Um dia, o jovem fez um escândalo com seus pais. Ele disse que iria se matricular em uma universidade normal e que precisava de um professor particular de Física. Depois disso, a mãe me ligou e disse secamente que ele não queria mais que eu fosse à casa dele.

Mas, alguns dias depois, o garoto me ligou. E disse que, embora ainda não tivesse a quantia necessária para pagar por minhas aulas, estava disposto a me pagar o equivalente a 30 reais e o restante, me daria quando recebesse seu primeiro salário. Eu estava em choque. E disse sim.

Começamos a nos preparar para os testes da universidade. Contei a um amigo, que é professor de Física, sobre o garoto, e ele também concordou em ajudá-lo à distância: recomendou livros, passou lições de casa, revisou-as e as comentou. O garoto mal conseguiu a pontuação mínima necessária (nós o convencemos a responder da forma padrão, sem adotar seu estilo diferente de resposta). Mas acabou passando em Matemática com 99 pontos, na prova de Física, com 96, e conseguiu a bolsa com 100 pontos. Eles o aceitaram de braços abertos.

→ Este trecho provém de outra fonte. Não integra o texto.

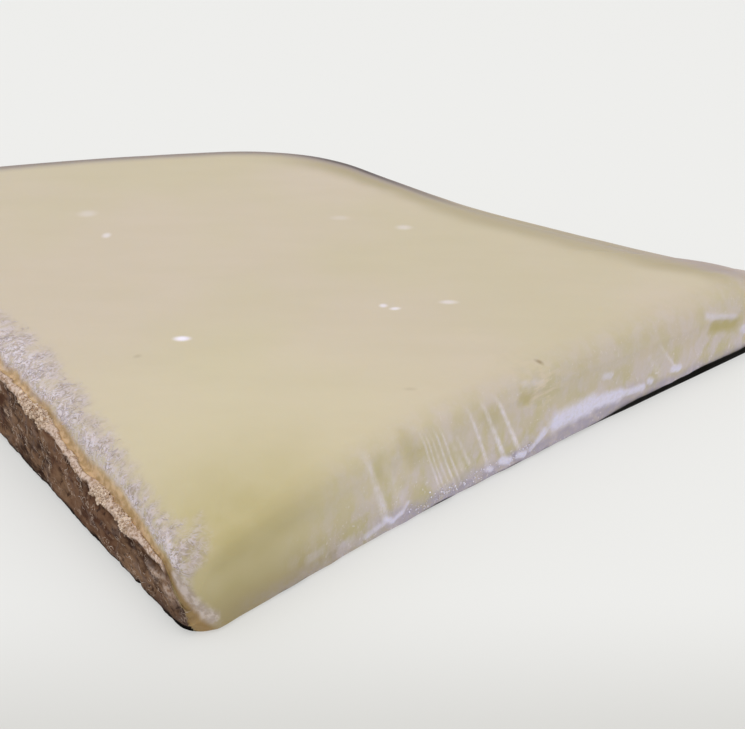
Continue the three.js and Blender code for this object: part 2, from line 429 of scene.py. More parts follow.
def cut_profile(x, y, recess, soft, seed):
    """A cut side from the bottom up to the top face, with its foot set back by the recess."""
    lift = RECESS_HEIGHT * recess
    width = lerp(SHOULDER_WIDTH, SOFT_SHOULDER_WIDTH, soft)
    drop = lerp(SHOULDER_DROP, SOFT_SHOULDER_DROP, soft)
    low = FOOT_HEIGHT + lift
    high = top_height(x, y) - drop
    rows = [
        (FOOT_WIDTH * (1.0 - 0.38 * recess), 0.0),
        (0.3 * FOOT_WIDTH + RECESS_DEPTH * recess, 0.35 * FOOT_HEIGHT * (1.0 + recess) + lift),
    ]
    face_rows = KNOTS - 5
    for k in range(face_rows):
        t = k / (face_rows - 1)
        ripple = 0.16 * noise_line((x + y) / 7 + 3 * t, seed)
        rows.append((ripple * math.sin(math.pi * t), lerp(low, high, t)))
    for k in range(1, 4):
        angle = k / 3 * math.pi / 2
        rows.append((width * (1 - math.cos(angle)), high + drop * math.sin(angle)))
    return knots(rows)


def crust_height(y):
    height = lerp(CRUST_HEIGHT_NEAR, CRUST_HEIGHT, smoothstep(CRUST_FALL_START, CRUST_FALL_END, y))
    dip = CRUST_DIP * bell(y - CRUST_DIP_PLACE, CRUST_DIP_REACH)
    height = height - dip + 0.25 * noise_line(y / 9, 5)
    return lerp(CRUST_HEIGHT_END, height, smoothstep(CRUST_END, CRUST_END + CRUST_END_LENGTH, y))


def rind_profile(x, y):
    """The rind side: lumpy rind, a crumbly ridge, a shallow groove, then the sloping band."""
    ridge = crust_height(y)
    top = top_height(x, y) - BAND_DROP
    crag = CRAG_SIZE * (0.7 * noise_line(y / 2.6, 1) + 0.3 * noise_line(y / 1.5, 2))
    chip = CRAG_SIZE * noise_line(y / 2.1, 3)
    full = smoothstep(CORNER_START, CORNER_END, y)
    crag, chip, stand = crag * full, chip * full, CRUST_STAND * full
    rows = [(0.9, 0.0), (0.25, 0.5), (0.0, 1.3)]
    for k in range(1, 4):
        t = k / 4
        lump = RIND_LUMP * noise_line(y / 6 + 7 * k, 10 + k)
        rows.append((lump - 0.25 * math.sin(math.pi * t), lerp(1.3, ridge - 1, t)))
    groove = ridge + 0.45
    rows += [
        (0.15 + 0.5 * crag, ridge - 1.0),
        (-stand + crag, ridge - 0.45 + 0.4 * chip),
        (lerp(0.05, 0.25, full) + 0.7 * crag, ridge + 0.35 + 0.6 * chip),
        (lerp(0.1, 1.1, full) + 0.3 * chip, groove),
        (lerp(0.2, 1.6, full), lerp(groove, top, 0.32)),
        (lerp(0.7, 2.6, full), lerp(groove, top, 0.72)),
        (lerp(CORNER_BAND_WIDTH, BAND_WIDTH, full), top),
    ]
    return knots(rows)


def front_profile(x, y):
    return cut_profile(x, y, in_steps(*FRONT_RECESS, x), in_steps(*FRONT_SOFTNESS, x), 21)


def right_profile(x, y):
    return cut_profile(x, y, in_steps(*RIGHT_RECESS, y), in_steps(*RIGHT_SOFTNESS, y), 22)


def back_profile(x, y):
    return cut_profile(x, y, np.zeros_like(x), 0.0, 23)


# The sides in order round the slab: the corners, how far each bows outward, its sway and heel, its
# profile, and the steps between its columns, each up to a distance along the side
FRONT_STEPS = ((27, 0.42), (36, 0.24), (61, 0.15), (98, 0.36), (200, 0.45))
RIND_STEPS = ((72, 0.7), (88, 0.36), (200, 0.25))
SIDE_KEYS = ("from", "to", "bow", "sway", "heel", "profile", "steps")
SIDES = [
    dict(zip(SIDE_KEYS, side))
    for side in (
        (NEAR, RIGHT, -1.45, -0.15, HEEL_OUT, front_profile, FRONT_STEPS),
        (RIGHT, BACK, RIGHT_BOW, 0.1, 0.0, right_profile, ((200, 1.3),)),
        (BACK, LEFT, 3.6, 0.3, 0.0, back_profile, ((200, 1.3),)),
        (LEFT, NEAR, -0.2, -0.3, 0.0, rind_profile, RIND_STEPS),
    )
]


def side_length(side):
    return math.dist(side["from"]["at"], side["to"]["at"])


def side_points(side, u):
    (ax, ay), (bx, by) = side["from"]["at"], side["to"]["at"]
    length = side_length(side)
    out = side["bow"] * np.sin(np.pi * u) + side["sway"] * np.sin(2 * np.pi * u)
    out = out + side["heel"] * bell(length * u - HEEL_PLACE, HEEL_REACH)
    x = ax + (bx - ax) * u + (by - ay) / length * out
    y = ay + (by - ay) * u - (bx - ax) / length * out
    return np.stack([x, y], -1)


def side_stations(side):
    """Places of the columns along a side, from 0 to 1."""
    length = side_length(side)
    here, last = side["from"]["round"], length - side["to"]["round"]
    stations = []
    while here < last:
        stations.append(here)
        here += next(step for until, step in side["steps"] if here < until)
    stations[-1] = last
    return np.array(stations) / length


def make_outline():
    """Plan points of the columns, each side's share in them, and their profile knots."""
    points, shares, profiles = [], [], []
    whole = np.eye(len(SIDES))
    for index, side in enumerate(SIDES):
        ahead = (index + 1) % len(SIDES)
        following = SIDES[ahead]
        plan = side_points(side, side_stations(side))
        points.append(plan)
        shares.append(np.tile(whole[index], (len(plan), 1)))
        profiles.append(side["profile"](*plan.T))

        corner = side["to"]
        t = (np.arange(1, corner["columns"] + 1) / (corner["columns"] + 1))[:, None]
        end = side_points(following, np.array([corner["round"] / side_length(following)]))[0]
        plan = (1 - t) ** 2 * plan[-1] + 2 * t * (1 - t) * np.array(corner["at"]) + t**2 * end
        blend = smoothstep(*corner["blend"], t)
        points.append(plan)
        shares.append(lerp(whole[index], whole[ahead], blend))
        profiles.append(lerp(side["profile"](*plan.T), following["profile"](*plan.T), blend))
    return np.concatenate(points), np.concatenate(shares), np.concatenate(profiles, axis=1)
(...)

Hoje, ele está terminando o segundo ano da Faculdade de Ciências Exatas. Participa de concursos estudantis e dá palestras. Trabalha em uma grande empresa de tecnologia especializada em Internet. Como prometido, pagou a parte que devia tanto para mim quanto para o professor de Física, com uma porcentagem extra como agradecimento. Nos parabeniza em nossos aniversários e me envia flores.

Por que, afinal, decidi me lembrar dessa história e publicá-la? É que, anteontem, no dia da criança, a mãe dele me enviou a primeira e única mensagem de texto desde que havia dispensado meus serviços. Ela dizia apenas “obrigada”.